Dataset extract >>
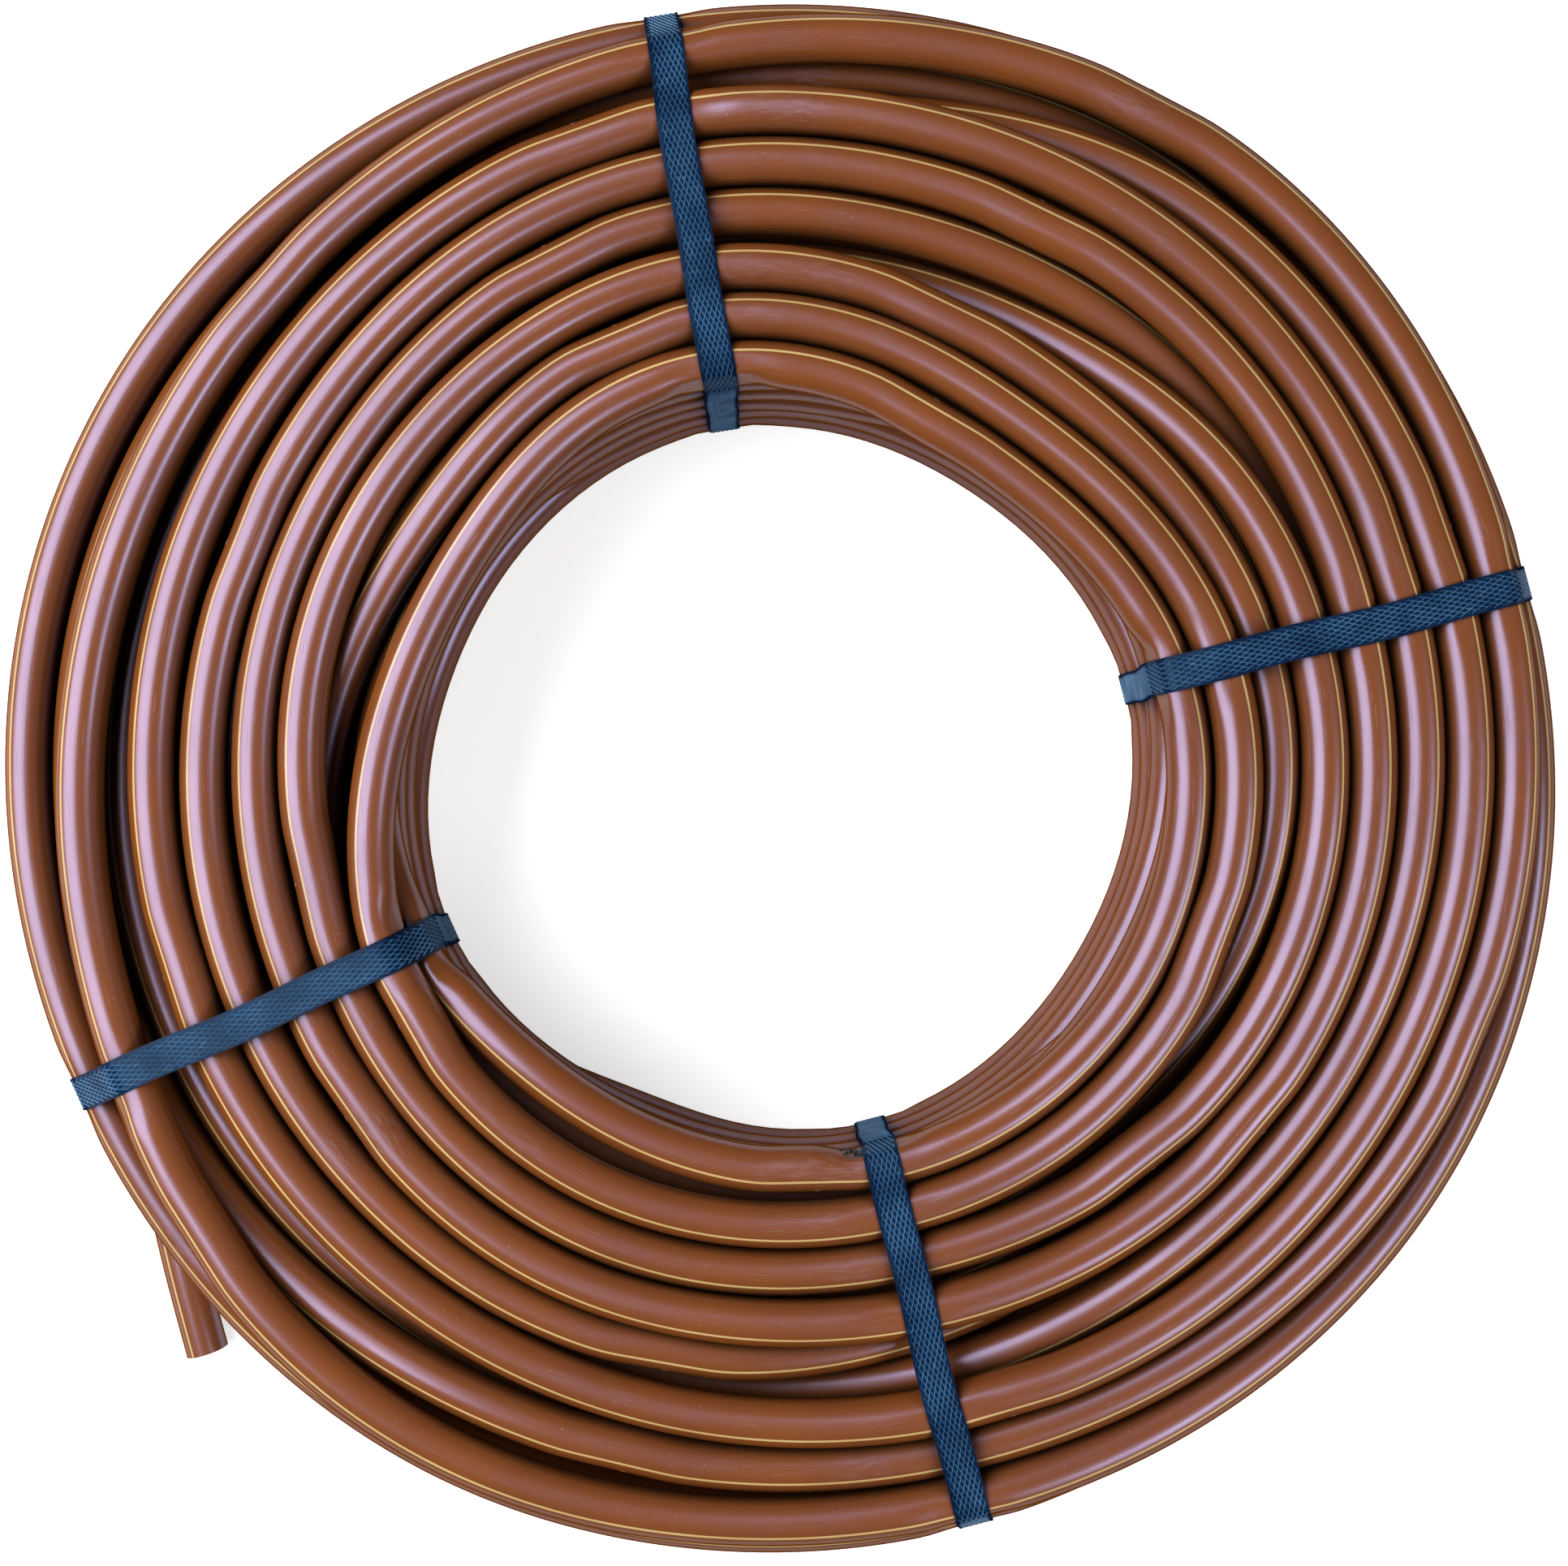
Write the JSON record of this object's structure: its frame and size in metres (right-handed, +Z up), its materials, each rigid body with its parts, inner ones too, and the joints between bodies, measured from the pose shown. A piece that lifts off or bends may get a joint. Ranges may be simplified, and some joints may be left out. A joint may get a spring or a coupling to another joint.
{
  "type": "drip hose coil",
  "caption": "Coil of brown drip irrigation hose with a fine yellow stripe, tied flat by four blue straps, with one free tail end.",
  "frame": {"origin": "on the coil's vertical axis, at the level of the flat undersides of the straps that the coil rests on", "axes": "+Z up along the coil's axis; +X towards the strap at 14.6 degrees; the free tail end is at -X, -Y, and the hose winds anticlockwise towards it as seen from above"},
  "size_m": [0.5409, 0.5405, 0.1213],
  "materials": {
    "hose": "semi-matte extruded polyethylene, orange-brown, with a fine pale yellow stripe along its length",
    "strap": "navy polypropylene strapping with an embossed diamond grid",
    "emitter": "black moulded polyethylene"
  },
  "bodies": {
    "coil": {"emitter_01": "emitter", "emitter_02": "emitter", "emitter_03": "emitter", "emitter_04": "emitter", "emitter_05": "emitter", "emitter_06": "emitter", "emitter_07": "emitter", "emitter_08": "emitter", "emitter_09": "emitter", "emitter_10": "emitter", "emitter_11": "emitter", "emitter_12": "emitter", "emitter_13": "emitter", "emitter_14": "emitter", "emitter_15": "emitter", "emitter_16": "emitter", "emitter_17": "emitter", "emitter_18": "emitter", "emitter_19": "emitter", "emitter_20": "emitter", "emitter_21": "emitter", "emitter_22": "emitter", "emitter_23": "emitter", "emitter_24": "emitter", "hose_layer_1": "hose", "hose_layer_2": "hose", "hose_layer_3": "hose", "hose_layer_4": "hose", "hose_layer_5": "hose", "hose_outer_wrap": "hose", "hose_top_a": "hose", "hose_top_b": "hose", "hose_top_c": "hose", "hose_top_d": "hose", "hose_top_e": "hose", "strap_bottom": "strap", "strap_left": "strap", "strap_right": "strap", "strap_top": "strap"},
    "tail": {"hose_tail": "hose"}
  },
  "joints": [
    {"name": "tail_flex", "type": "hinge", "parent": "coil", "child": "tail", "pos_m": [-0.25038, -0.12646, 0.0092], "axis": [0, 0, -1], "range_deg": [-10, 25]}
  ]
}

Exercise >>
Copy all lines in the listing above where the string "that" appears.

Task result >>
Write the JSON record of this object's structure: its frame and size in metres (right-handed, +Z up), its materials, each rigid body with its parts, inner ones too, and the joints between bodies, measured from the pose shown. A piece that lifts off or bends may get a joint. Ranges may be simplified, and some joints may be left out. A joint may get a spring or a coupling to another joint.
  "frame": {"origin": "on the coil's vertical axis, at the level of the flat undersides of the straps that the coil rests on", "axes": "+Z up along the coil's axis; +X towards the strap at 14.6 degrees; the free tail end is at -X, -Y, and the hose winds anticlockwise towards it as seen from above"},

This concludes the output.